A finite element model was used to estimate the refrigerant flow through flexible short-tubes for two refrigerants and three moduli of elasticity. The short-tubes were 14.5 mm (0.57 in.) in length with an inlet diameter of 2.06 mm (0.081 in.) and an outlet diameter of 2.46 mm (0.097 in.). The study included two refrigerants: R-134a and R-410a, and short-tubes with three moduli of elasticity: 5513, 7084, and 9889 kPa (800, 1025, and 1434 psi). A finite element model was developed using a commercially available software package. The model captured deformation by coupling the fluid/short-tube structural interaction in the shorttube. Upstream pressures were set to correspond to typical condensing temperatures for each refrigerant.

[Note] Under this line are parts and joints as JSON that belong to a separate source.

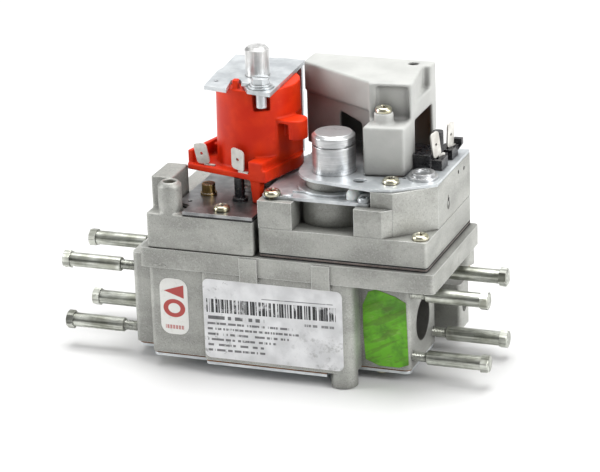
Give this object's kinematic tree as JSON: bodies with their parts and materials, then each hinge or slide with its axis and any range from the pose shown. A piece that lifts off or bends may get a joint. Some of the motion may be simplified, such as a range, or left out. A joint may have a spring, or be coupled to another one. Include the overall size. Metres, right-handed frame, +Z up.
{
  "type": "combination gas control valve",
  "caption": "Boiler gas control valve: die-cast body with flanged ports, solenoid shut-off with moulded coil, and servo pressure regulator under a plastic coil cover.",
  "frame": {"origin": "centre of the inlet port's mouth, in the plane of the inlet face", "axes": "+X along the gas flow from inlet to outlet, +Z up towards the coils, +Y to the rear, away from the label"},
  "size_m": [0.218, 0.0779, 0.1529],
  "materials": {
    "cast_zinc": "bead-blasted die casting",
    "zinc_steel": "bright zinc plate",
    "dark_steel": "dark passivated sheet",
    "yellow_zinc": "yellow passivated zinc",
    "brass": "dull brass",
    "nickel": "bright nickel",
    "stainless": "turned stainless",
    "orange_plastic": "glossy moulding",
    "grey_plastic": "satin moulding",
    "black_plastic": "satin moulding",
    "white_nylon": "plain",
    "black_rubber": "plain",
    "brown_gasket": "pressed fibre",
    "copper": "lacquered wire",
    "foil": "satin foil",
    "paper": "coated paper",
    "green_tape": "mottled adhesive film"
  },
  "bodies": {
    "valve": {"valve_body": "cast_zinc", "inlet_bolts": "zinc_steel", "outlet_bolts": "zinc_steel", "bottom_gasket": "brown_gasket", "bottom_plate": "zinc_steel", "bottom_screws": "yellow_zinc", "inlet_screen": "stainless", "head_casting": "cast_zinc", "solenoid_gasket": "black_rubber", "solenoid_plate": "dark_steel", "solenoid_screws": "yellow_zinc", "tall_screw": "brass", "coil_post": "black_plastic", "core_tube": "stainless", "pole_piece": "stainless", "shutoff_spring": "stainless", "coil_yoke": "zinc_steel", "earth_screw": "zinc_steel", "coil_body": "orange_plastic", "coil_winding": "copper", "coil_tabs": "zinc_steel", "lower_gasket": "black_rubber", "main_diaphragm": "black_rubber", "carrier_plate": "zinc_steel", "regulator_gasket": "black_rubber", "regulator_base": "cast_zinc", "main_spring": "stainless", "regulator_casting": "cast_zinc", "governor_diaphragm": "black_rubber", "governor_spring": "stainless", "regulator_lower_plate": "zinc_steel", "regulator_upper_plate": "zinc_steel", "regulator_cap": "nickel", "regulator_screws": "yellow_zinc", "silver_screw": "zinc_steel", "vent_button": "white_nylon", "test_plug": "nickel", "servo_tube": "stainless", "servo_pole": "stainless", "servo_spring": "stainless", "servo_coil": "black_plastic", "servo_winding": "copper", "servo_tabs": "zinc_steel", "coil_cover": "grey_plastic", "cover_screw": "yellow_zinc", "rear_screw": "brass", "rating_label": "foil", "sticker": "paper", "seal_tape": "green_tape"},
    "shutoff_valve": {"shutoff_plunger": "stainless", "shutoff_disc": "black_rubber"},
    "main_valve": {"main_valve": "stainless", "main_valve_seal": "black_rubber"},
    "governor": {"governor_plate": "stainless"},
    "servo_valve": {"servo_plunger": "stainless", "servo_disc": "black_rubber"},
    "adjuster": {"adjuster_screw": "brass"},
    "spring_seat": {"spring_seat": "brass"},
    "tap_screw": {"tap_screw": "brass"}
  },
  "joints": [
    {"name": "shutoff_lift", "type": "slide", "parent": "valve", "child": "shutoff_valve", "axis": [0, 0, 1], "range_m": [0, 0.003], "stiffness_N_per_m": 400, "springref_m": -0.006, "deforming": ["shutoff_spring"]},
    {"name": "main_lift", "type": "slide", "parent": "valve", "child": "main_valve", "axis": [0, 0, 1], "range_m": [0, 0.003], "stiffness_N_per_m": 300, "springref_m": -0.004, "deforming": ["main_spring", "main_diaphragm"]},
    {"name": "governor_lift", "type": "slide", "parent": "valve", "child": "governor", "axis": [0, 0, 1], "range_m": [0, 0.001], "stiffness_N_per_m": 300, "springref_m": -0.002, "deforming": ["governor_diaphragm"]},
    {"name": "servo_lift", "type": "slide", "parent": "valve", "child": "servo_valve", "axis": [0, 0, 1], "range_m": [0, 0.0015], "stiffness_N_per_m": 200, "springref_m": -0.004, "deforming": ["servo_spring"]},
    {"name": "adjuster_turn", "type": "hinge", "parent": "valve", "child": "adjuster", "pos_m": [0.1013, -0.0063, 0.07], "axis": [0, 0, 1], "range_deg": [0, 1440]},
    {"name": "seat_travel", "type": "slide", "parent": "valve", "child": "spring_seat", "axis": [0, 0, -1], "range_m": [0, 0.004], "deforming": ["governor_spring"]},
    {"name": "tap_turn", "type": "hinge", "parent": "valve", "child": "tap_screw", "pos_m": [0.0253, -0.028, 0.06], "axis": [0, 0, 1], "range_deg": [0, 720]}
  ],
  "couplings": [
    {"joint": "adjuster_turn", "follows": "seat_travel", "rad_per_m": 6283.2}
  ]
}
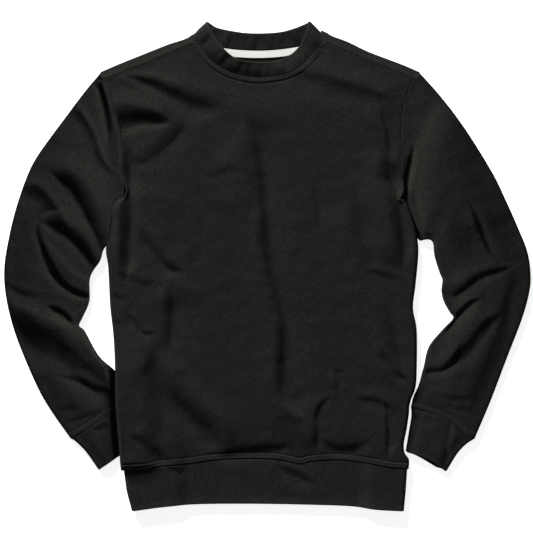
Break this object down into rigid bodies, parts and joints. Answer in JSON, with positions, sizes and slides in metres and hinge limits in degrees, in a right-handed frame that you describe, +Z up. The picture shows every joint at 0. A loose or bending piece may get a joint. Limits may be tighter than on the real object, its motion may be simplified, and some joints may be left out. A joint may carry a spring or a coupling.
{
  "type": "crewneck sweatshirt",
  "caption": "Long-sleeved crewneck sweatshirt laid flat face up, sides turned under, sleeves bent in beside the body, rib neckband, cuffs and hem band.",
  "frame": {"origin": "centre of the bounding box's underside, on the surface that the garment lies on", "axes": "+Z up from that surface, +Y from the hem to the neck, +X to the viewer's right when looking down at the front"},
  "size_m": [0.7803, 0.7229, 0.0205],
  "materials": {
    "black_fleece_jersey": "matt brushed-back cotton fleece, smooth jersey face",
    "black_rib_knit": "matt rib knit, doubled",
    "white_woven_tape": "plain woven cotton tape"
  },
  "bodies": {
    "root": {"front_panel": "black_fleece_jersey", "back_panel": "black_fleece_jersey", "sleeve_left": "black_fleece_jersey", "sleeve_right": "black_fleece_jersey", "neckband": "black_rib_knit", "cuff_left": "black_rib_knit", "cuff_right": "black_rib_knit", "hem_band": "black_rib_knit", "neck_tape": "white_woven_tape"}
  },
  "joints": []
}
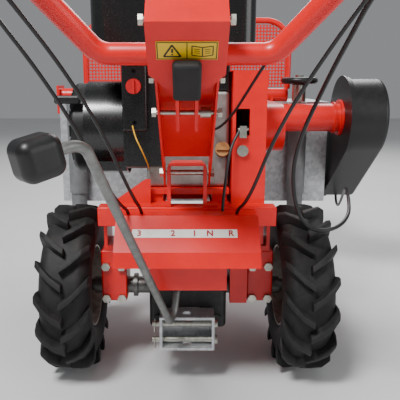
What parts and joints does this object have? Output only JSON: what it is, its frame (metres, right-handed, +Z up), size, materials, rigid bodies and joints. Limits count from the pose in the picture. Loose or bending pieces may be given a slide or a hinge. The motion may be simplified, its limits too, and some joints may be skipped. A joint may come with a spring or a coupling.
{
  "type": "trencher",
  "caption": "Two-wheel walk-behind trencher: engine, shaft and belt drives, tilting handlebar column, gear lever and a front chain boom under a sheet hood.",
  "frame": {"origin": "middle of the whole machine's footprint, on the ground", "axes": "+X to the operator's right, +Y forward towards the digging boom, +Z up"},
  "size_m": [1.077, 2.1066, 1.0205],
  "materials": {
    "tyre": "moulded rubber",
    "rim": "silver lacquer, dusty",
    "steel": "turned steel",
    "zinc": "zinc plated",
    "gearbox": "black paint on casting",
    "red": "gloss red powder coat",
    "galvanised": "galvanised sheet",
    "strip": "printed strip",
    "rod": "dull plated rod",
    "plastic": "moulded",
    "rubber": "grip",
    "label": "yellow label",
    "aluminium": "die cast",
    "black_metal": "black enamel",
    "belt": "ribbed belt",
    "cast": "machined",
    "cable": "sheath",
    "leg": "grey paint"
  },
  "bodies": {
    "frame": {"axle_tubes": "steel", "gearbox_housing": "gearbox", "axle_clamps": "red", "frame_bolts": "zinc", "chassis_frame": "red", "rear_hitch_box": "galvanised", "hitch_pins": "zinc", "shift_gate_cover": "red", "gate_scale_strip": "strip", "column_bracket": "red", "engine_crankcase": "aluminium", "fan_housing": "black_metal", "recoil_cover": "black_metal", "engine_shroud": "black_metal", "fuel_tank": "black_metal", "air_cleaner": "plastic", "muffler": "black_metal", "belt_guard": "red", "tool_guard": "red", "cross_tube": "red", "side_case": "black_metal", "hood": "galvanised", "guard_frame": "red", "guard_mesh": "red", "leg_sleeves": "leg", "drive_belts": "belt", "control_cables": "cable", "loop_cable": "cable"},
    "wheels": {"tyres": "tyre", "rims": "rim", "axle_shaft": "steel", "wheel_bolts": "zinc"},
    "gearbox_input": {"input_shaft": "steel"},
    "engine_crank": {"crankshaft": "cast"},
    "cross_drive": {"cross_shaft": "cast"},
    "head_drive": {"head_shaft": "steel"},
    "gear_lever": {"shift_lever": "rod", "shift_knob": "plastic"},
    "handlebar": {"column_channel": "red", "column_bolts": "zinc", "column_head": "red", "label_plate": "label", "handlebar_tube": "red", "handlebar_grips": "rubber", "lever_clamps": "black_metal"},
    "column_lock": {"lock_lever": "red", "lock_sleeve": "rubber"},
    "clutch_hand_lever": {"clutch_lever": "black_metal"},
    "brake_hand_lever": {"brake_lever": "black_metal"},
    "throttle": {"throttle_lever": "plastic"},
    "starter_handle": {"recoil_handle": "plastic"},
    "engine_switch": {"switch_knob": "plastic"},
    "tank_cap": {"fuel_cap": "plastic"},
    "oil_filler": {"oil_cap": "plastic"},
    "lift_screw": {"depth_screw": "zinc", "depth_handwheel": "plastic"},
    "right_leg": {"depth_leg": "leg"},
    "boom": {"boom_arm": "red", "digging_chain": "steel"},
    "boom_nose": {"nose_roller": "steel"}
  },
  "joints": [
    {"name": "wheel_turn", "type": "hinge", "parent": "frame", "child": "wheels", "pos_m": [-0.0835, -0.23268, 0.205], "axis": [1, 0, 0], "continuous": true},
    {"name": "input_turn", "type": "hinge", "parent": "frame", "child": "gearbox_input", "pos_m": [-0.0835, -0.18286, 0.26437], "axis": [1, 0, 0], "continuous": true},
    {"name": "head_turn", "type": "hinge", "parent": "frame", "child": "head_drive", "pos_m": [-0.0835, 0.47232, 0.34], "axis": [1, 0, 0], "continuous": true},
    {"name": "cross_turn", "type": "hinge", "parent": "frame", "child": "cross_drive", "pos_m": [-0.0835, 0.25932, 0.594], "axis": [1, 0, 0], "continuous": true},
    {"name": "crank_turn", "type": "hinge", "parent": "frame", "child": "engine_crank", "pos_m": [-0.0835, -0.11268, 0.593], "axis": [1, 0, 0], "continuous": true},
    {"name": "gear_select", "type": "hinge", "parent": "frame", "child": "gear_lever", "pos_m": [-0.1055, -0.33868, 0.244], "axis": [0, 1, 0], "range_deg": [0, 62]},
    {"name": "handlebar_tilt", "type": "hinge", "parent": "frame", "child": "handlebar", "pos_m": [-0.0835, -0.31668, 0.508], "axis": [1, 0, 0], "range_deg": [-8, 8], "deforming": ["control_cables", "loop_cable"]},
    {"name": "column_release", "type": "hinge", "parent": "handlebar", "child": "column_lock", "pos_m": [-0.0835, -0.48147, 0.65255], "axis": [1, 0, 0], "range_deg": [0, 14], "stiffness_Nm_per_rad": 6},
    {"name": "clutch_squeeze", "type": "hinge", "parent": "handlebar", "child": "clutch_hand_lever", "pos_m": [-0.4067, -0.90379, 0.93794], "axis": [-0.994, 0.1075, -0.0211], "range_deg": [0, 8], "stiffness_Nm_per_rad": 4, "springref_deg": -11.46},
    {"name": "brake_squeeze", "type": "hinge", "parent": "handlebar", "child": "brake_hand_lever", "pos_m": [0.2397, -0.90379, 0.93794], "axis": [-0.994, -0.1075, 0.0211], "range_deg": [0, 8], "stiffness_Nm_per_rad": 4, "springref_deg": -11.46},
    {"name": "throttle_turn", "type": "hinge", "parent": "handlebar", "child": "throttle", "pos_m": [0.2361, -0.86519, 0.965], "axis": [0, 0.1929, 0.9812], "range_deg": [-30, 60]},
    {"name": "starter_pull", "type": "slide", "parent": "frame", "child": "starter_handle", "axis": [0, -1, 0], "range_m": [0, 0.03], "stiffness_N_per_m": 120, "springref_m": -0.05},
    {"name": "switch_turn", "type": "hinge", "parent": "frame", "child": "engine_switch", "pos_m": [-0.2045, -0.27268, 0.7], "axis": [0, 1, 0], "range_deg": [0, 60]},
    {"name": "tank_cap_turn", "type": "hinge", "parent": "frame", "child": "tank_cap", "pos_m": [-0.0235, -0.15268, 0.92], "axis": [0, 0, 1], "range_deg": [0, 90]},
    {"name": "oil_cap_turn", "type": "hinge", "parent": "frame", "child": "oil_filler", "pos_m": [-0.0005, -0.25068, 0.548], "axis": [0, -0.9439, 0.3304], "range_deg": [0, 360]},
    {"name": "lift_turn", "type": "hinge", "parent": "frame", "child": "lift_screw", "pos_m": [0.2945, 0.33732, 0.712], "axis": [0, 0, 1], "range_deg": [-4320, 3600]},
    {"name": "leg_slide", "type": "slide", "parent": "frame", "child": "right_leg", "axis": [0, 0, 1], "range_m": [-0.0605, 0.0505]},
    {"name": "boom_lift", "type": "hinge", "parent": "frame", "child": "boom", "pos_m": [-0.0835, 0.47232, 0.34], "axis": [1, 0, 0], "range_deg": [-70, 10]},
    {"name": "nose_turn", "type": "hinge", "parent": "boom", "child": "boom_nose", "pos_m": [-0.0835, 0.99392, 0.47976], "axis": [1, 0, 0], "continuous": true}
  ],
  "couplings": [
    {"joint": "input_turn", "follows": "wheel_turn", "ratio": -4.1667},
    {"joint": "cross_turn", "follows": "head_turn", "ratio": 0.54286},
    {"joint": "crank_turn", "follows": "head_turn", "ratio": 0.61071},
    {"joint": "nose_turn", "follows": "head_turn", "ratio": 1.1702},
    {"joint": "leg_slide", "follows": "lift_turn", "m_per_rad": 0.00079577}
  ]
}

The upstream subcooling was held at a constant value of 16.7°C (30°F).

The model estimated tube deformation and refrigerant flow as a result of upstream pressure changes. The internal short-tube shape resembled the shape of a converging-diverging nozzle. A chamfered-like shape was seen at both the inlet and outlet of the short-tube. This shape reduced the large pressure drop at the vena contracta downstream of the tube inlet found in rigid short-tubes. However, flexible short-tubes showed a second pressure drop at approximately 4 mm (0.157 in.) from the inlet of the tubes. This second pressure drop was a consequence of the tube deformation and increased as the modulus of elasticity decreased. For a condensing temperature of 46°C (129°F), the operating upstream pressure of R-410a was 140% higher than that of R-134a. R-410a had a larger tube
deformation than that of R-134a.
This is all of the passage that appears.